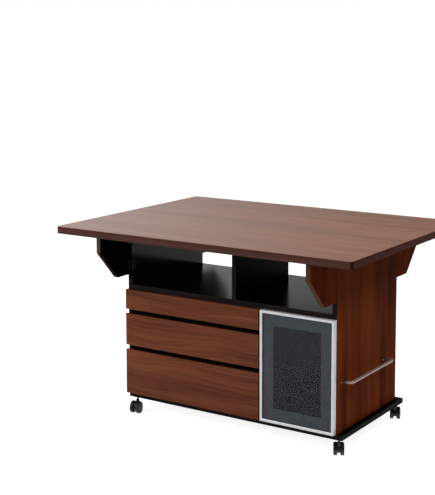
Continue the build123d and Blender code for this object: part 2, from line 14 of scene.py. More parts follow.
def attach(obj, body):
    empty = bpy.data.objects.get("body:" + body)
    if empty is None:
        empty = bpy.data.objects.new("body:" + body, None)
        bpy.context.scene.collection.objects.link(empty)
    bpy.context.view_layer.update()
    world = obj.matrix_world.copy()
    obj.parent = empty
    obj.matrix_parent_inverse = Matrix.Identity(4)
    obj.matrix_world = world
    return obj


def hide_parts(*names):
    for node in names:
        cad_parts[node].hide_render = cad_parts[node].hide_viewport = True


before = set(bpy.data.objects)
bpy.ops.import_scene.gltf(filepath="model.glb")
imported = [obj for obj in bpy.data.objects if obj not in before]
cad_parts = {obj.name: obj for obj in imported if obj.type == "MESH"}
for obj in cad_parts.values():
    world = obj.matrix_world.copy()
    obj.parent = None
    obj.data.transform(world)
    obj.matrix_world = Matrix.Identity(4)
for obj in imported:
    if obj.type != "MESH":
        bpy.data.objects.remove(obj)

-------------------------

▸ SET EXERCISE
Everything from the first line of the material through the line containing "imported = [obj" is to be printed exactly; lines after that are to be left out.

▸ THE SOLUTION
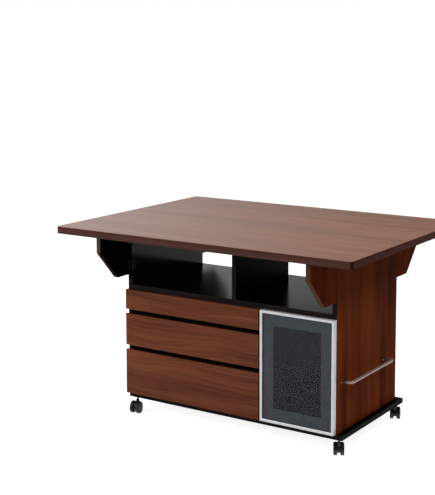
Continue the build123d and Blender code for this object: part 2, from line 14 of scene.py. More parts follow.
def attach(obj, body):
    empty = bpy.data.objects.get("body:" + body)
    if empty is None:
        empty = bpy.data.objects.new("body:" + body, None)
        bpy.context.scene.collection.objects.link(empty)
    bpy.context.view_layer.update()
    world = obj.matrix_world.copy()
    obj.parent = empty
    obj.matrix_parent_inverse = Matrix.Identity(4)
    obj.matrix_world = world
    return obj


def hide_parts(*names):
    for node in names:
        cad_parts[node].hide_render = cad_parts[node].hide_viewport = True


before = set(bpy.data.objects)
bpy.ops.import_scene.gltf(filepath="model.glb")
imported = [obj for obj in bpy.data.objects if obj not in before]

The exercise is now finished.